Так пожалуйста скажите как большинство русских бы говорило эту фразу.

В целях безопасности нам нужно выполнить некоторые проверки перед активацией вашего аккаунта.

или 

В целях безопасности нам нужно выполнить некоторые проверки, *прежде чем активировать ваш аккаунт*?


Спасибо !


----------



## rusita preciosa

gvozd said:


> В целях безопасности нам нужно выполнить некоторые проверки перед активацией вашего аккаунта.


----------



## Maroseika

Ethel_34 said:


> В целях безопасности нам нужно выполнить некоторые проверки перед активацией вашего аккаунта.
> 
> или
> 
> В целях безопасности нам нужно выполнить некоторые проверки, *прежде чем активировать ваш аккаунт*?
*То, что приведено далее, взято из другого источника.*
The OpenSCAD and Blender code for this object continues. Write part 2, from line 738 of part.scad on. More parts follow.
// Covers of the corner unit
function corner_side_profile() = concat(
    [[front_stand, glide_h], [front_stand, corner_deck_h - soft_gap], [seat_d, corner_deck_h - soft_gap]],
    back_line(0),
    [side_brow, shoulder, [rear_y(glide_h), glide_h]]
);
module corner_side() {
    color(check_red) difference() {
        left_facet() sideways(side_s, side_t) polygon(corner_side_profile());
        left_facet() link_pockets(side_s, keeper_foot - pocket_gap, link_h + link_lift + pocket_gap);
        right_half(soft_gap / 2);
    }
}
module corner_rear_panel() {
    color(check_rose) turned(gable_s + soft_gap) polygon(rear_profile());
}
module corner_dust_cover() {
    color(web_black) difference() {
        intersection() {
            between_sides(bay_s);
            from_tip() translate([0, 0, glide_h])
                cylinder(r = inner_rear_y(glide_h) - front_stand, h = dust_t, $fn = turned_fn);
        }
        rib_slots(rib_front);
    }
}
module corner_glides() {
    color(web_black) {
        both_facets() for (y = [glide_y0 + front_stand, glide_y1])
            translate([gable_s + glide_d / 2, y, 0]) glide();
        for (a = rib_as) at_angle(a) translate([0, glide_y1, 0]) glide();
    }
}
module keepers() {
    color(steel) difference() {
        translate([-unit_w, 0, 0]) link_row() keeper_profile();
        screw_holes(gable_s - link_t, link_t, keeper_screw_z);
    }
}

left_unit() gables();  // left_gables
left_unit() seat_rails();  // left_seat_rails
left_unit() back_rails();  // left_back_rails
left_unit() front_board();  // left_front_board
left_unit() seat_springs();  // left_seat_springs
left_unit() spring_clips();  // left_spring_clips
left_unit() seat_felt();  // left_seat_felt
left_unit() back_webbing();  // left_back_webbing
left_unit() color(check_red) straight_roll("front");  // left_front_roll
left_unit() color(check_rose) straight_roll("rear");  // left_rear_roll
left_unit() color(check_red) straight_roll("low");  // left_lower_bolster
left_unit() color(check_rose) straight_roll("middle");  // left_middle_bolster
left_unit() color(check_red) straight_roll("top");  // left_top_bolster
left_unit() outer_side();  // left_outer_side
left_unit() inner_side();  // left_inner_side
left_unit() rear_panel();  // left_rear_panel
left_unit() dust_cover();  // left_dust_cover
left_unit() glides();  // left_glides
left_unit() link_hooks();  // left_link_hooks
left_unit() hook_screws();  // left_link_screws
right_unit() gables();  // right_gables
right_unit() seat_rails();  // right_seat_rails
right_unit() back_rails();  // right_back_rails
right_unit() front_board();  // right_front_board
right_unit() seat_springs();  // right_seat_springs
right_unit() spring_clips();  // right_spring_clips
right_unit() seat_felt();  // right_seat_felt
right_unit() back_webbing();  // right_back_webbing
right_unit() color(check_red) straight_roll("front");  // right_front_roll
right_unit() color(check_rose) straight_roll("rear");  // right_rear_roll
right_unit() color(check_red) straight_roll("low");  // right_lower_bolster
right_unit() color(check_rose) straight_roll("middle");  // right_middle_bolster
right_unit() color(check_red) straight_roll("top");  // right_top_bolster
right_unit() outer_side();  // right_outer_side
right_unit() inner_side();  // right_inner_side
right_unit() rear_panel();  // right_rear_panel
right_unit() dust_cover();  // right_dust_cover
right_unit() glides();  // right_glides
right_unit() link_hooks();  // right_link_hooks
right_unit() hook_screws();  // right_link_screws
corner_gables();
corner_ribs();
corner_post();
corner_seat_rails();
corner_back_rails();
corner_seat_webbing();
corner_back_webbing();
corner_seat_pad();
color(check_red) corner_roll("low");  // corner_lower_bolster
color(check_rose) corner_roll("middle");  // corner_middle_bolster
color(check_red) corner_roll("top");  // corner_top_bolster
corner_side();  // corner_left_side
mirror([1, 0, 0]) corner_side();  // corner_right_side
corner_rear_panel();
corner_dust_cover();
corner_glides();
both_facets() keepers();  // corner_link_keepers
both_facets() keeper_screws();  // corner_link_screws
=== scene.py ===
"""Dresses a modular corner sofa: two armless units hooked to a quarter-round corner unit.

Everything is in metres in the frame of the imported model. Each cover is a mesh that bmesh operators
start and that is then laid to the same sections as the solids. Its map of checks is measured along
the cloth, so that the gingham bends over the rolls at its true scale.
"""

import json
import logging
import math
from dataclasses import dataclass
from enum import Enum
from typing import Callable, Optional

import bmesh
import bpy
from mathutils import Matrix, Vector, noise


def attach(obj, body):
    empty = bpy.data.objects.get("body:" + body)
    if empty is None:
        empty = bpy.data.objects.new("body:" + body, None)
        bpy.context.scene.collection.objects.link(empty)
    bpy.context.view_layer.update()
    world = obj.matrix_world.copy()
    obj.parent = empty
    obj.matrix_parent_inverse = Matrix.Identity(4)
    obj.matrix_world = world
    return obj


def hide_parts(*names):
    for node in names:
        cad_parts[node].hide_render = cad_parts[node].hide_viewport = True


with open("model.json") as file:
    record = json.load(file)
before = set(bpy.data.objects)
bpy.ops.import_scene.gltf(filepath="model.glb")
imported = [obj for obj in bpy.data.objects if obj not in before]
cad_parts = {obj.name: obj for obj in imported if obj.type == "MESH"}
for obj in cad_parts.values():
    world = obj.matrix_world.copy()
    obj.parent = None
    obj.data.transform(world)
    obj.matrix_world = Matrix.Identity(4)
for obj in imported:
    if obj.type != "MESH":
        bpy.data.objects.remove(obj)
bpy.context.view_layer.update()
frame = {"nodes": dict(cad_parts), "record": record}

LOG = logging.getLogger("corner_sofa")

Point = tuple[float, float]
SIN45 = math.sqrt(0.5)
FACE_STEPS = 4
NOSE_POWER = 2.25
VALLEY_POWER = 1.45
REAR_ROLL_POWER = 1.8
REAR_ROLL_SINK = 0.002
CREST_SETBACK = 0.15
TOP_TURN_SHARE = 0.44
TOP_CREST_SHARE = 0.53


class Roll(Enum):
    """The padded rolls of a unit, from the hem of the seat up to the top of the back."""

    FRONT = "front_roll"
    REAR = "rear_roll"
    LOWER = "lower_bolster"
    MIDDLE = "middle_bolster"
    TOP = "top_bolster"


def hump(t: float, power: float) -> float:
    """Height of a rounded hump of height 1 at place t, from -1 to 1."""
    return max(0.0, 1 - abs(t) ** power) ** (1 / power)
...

Первый вариант мне кажется лучше согласованным, потому что в нем один производитель действия (actor). Во втором варианте производителей два, и они не вполне совпадают: грамматически они разные, а по смыслу один и тот же (тот, кто выполняет проверки, и тот, кто активирует account).

Слово "аккаунт" я бы не стал употреблять, оно еще не вошло в общелитературный язык, не зафиксировано словарями общей лексики и является в лучшем случае профессиональным жаргонизмом. Лучше написать "учетная запись".


----------



## MIDAV

Ethel_34 said:


> Ученицу вы не грузите, если вы ее


 Hey that's sexism. I guessed you were female, but it's still perfectly acceptable to me to use ученик for a female student.
В целях безопасности нам нужно выполнить некоторые проверки перед активацией вашего аккаунта. - I agree, that's the better version


----------



## Explorer41

Maroseika said:


> Первый вариант мне кажется лучше согласованным, потому что в нем один производитель действия (actor). Во втором варианте производителей два, и они не вполне совпадают: грамматически они разные, а по смыслу один и тот же (тот, кто выполняет проверки, и тот, кто активирует account).
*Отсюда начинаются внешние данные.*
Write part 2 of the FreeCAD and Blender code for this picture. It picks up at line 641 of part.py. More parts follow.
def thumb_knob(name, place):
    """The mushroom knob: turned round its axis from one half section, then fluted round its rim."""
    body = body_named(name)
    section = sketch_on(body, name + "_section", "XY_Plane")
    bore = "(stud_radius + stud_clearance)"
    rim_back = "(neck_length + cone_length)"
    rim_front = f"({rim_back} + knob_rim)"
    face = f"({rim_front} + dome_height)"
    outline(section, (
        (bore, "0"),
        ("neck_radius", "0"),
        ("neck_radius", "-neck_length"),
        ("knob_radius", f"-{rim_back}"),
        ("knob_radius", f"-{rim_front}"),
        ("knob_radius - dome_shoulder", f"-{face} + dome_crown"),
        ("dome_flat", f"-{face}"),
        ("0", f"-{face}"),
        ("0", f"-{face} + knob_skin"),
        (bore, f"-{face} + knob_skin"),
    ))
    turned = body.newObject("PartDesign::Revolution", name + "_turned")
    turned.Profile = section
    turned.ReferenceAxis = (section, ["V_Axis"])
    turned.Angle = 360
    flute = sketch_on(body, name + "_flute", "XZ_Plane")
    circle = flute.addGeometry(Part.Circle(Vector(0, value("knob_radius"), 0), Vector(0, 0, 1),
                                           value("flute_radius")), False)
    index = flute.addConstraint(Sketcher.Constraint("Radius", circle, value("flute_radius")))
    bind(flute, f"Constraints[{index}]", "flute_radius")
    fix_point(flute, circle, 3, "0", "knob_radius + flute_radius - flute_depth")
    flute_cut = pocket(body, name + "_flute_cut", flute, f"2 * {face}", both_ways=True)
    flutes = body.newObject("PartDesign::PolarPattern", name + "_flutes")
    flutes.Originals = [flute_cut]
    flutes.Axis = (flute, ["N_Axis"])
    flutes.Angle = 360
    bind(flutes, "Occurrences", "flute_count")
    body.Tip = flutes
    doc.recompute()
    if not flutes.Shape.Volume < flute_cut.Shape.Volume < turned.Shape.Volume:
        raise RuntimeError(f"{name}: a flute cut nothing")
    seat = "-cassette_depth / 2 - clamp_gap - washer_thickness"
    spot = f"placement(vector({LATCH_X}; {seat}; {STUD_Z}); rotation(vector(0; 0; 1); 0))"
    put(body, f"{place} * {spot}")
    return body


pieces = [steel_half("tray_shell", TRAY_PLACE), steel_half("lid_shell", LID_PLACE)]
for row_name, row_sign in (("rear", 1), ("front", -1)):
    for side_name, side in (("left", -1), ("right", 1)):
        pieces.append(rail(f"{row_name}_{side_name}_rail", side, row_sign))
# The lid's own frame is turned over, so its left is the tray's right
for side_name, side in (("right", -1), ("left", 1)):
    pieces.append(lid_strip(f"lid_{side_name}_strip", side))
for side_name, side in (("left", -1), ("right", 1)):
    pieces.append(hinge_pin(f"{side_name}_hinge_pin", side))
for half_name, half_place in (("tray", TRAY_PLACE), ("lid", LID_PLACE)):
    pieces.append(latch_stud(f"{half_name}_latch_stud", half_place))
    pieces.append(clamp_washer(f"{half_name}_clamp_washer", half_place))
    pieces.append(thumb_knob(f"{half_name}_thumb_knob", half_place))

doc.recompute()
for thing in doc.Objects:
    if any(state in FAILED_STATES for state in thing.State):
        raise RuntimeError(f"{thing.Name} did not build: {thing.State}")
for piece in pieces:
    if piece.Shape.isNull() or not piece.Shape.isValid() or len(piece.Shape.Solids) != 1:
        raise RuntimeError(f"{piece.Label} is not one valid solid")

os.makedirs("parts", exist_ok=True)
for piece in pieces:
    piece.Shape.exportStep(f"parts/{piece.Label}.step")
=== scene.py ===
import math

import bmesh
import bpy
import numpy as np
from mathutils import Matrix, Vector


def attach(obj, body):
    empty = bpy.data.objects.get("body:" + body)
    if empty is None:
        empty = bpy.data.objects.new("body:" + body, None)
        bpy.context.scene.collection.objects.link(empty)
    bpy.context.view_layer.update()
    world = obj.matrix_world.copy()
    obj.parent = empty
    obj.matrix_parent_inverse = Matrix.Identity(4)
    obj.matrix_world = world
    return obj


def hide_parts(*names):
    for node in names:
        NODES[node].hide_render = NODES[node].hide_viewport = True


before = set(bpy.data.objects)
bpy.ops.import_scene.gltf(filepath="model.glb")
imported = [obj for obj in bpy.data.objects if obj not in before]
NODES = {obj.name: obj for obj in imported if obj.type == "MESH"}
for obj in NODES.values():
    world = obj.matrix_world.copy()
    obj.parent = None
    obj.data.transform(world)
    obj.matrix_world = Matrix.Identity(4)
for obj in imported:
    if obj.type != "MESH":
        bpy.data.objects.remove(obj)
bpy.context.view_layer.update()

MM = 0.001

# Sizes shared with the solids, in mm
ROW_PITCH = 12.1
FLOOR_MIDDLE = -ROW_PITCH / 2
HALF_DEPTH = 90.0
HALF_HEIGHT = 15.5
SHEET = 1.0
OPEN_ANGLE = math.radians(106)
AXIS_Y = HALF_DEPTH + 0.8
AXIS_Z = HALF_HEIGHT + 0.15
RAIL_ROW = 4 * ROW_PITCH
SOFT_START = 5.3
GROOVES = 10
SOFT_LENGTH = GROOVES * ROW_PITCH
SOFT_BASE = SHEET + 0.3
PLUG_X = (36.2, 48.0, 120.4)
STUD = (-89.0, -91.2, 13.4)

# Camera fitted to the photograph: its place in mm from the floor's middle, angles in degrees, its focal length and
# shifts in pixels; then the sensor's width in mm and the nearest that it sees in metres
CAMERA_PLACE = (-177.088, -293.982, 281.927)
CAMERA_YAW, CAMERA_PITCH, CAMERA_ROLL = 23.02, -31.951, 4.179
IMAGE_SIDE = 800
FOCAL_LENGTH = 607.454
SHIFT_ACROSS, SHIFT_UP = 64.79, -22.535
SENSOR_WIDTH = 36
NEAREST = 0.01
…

 Честно говоря, не вижу никаких грехов за вторым вариантом, кроме излишней многословности... "активировать аккаунт" нужно "нам", равно как и "производить проверки".


----------



## gvozd

Ну все, русский форум заработал в полную силу...

Ethel_34, пишите


> В целях безопасности нам нужно выполнить некоторые проверки перед активацией вашей учетной записи



И не грузитесь!


----------



## Maroseika

Explorer41 said:


> Честно говоря, не вижу никаких грехов за вторым вариантом, кроме излишней многословности... "активировать аккаунт" нужно "нам", равно как и "производить проверки".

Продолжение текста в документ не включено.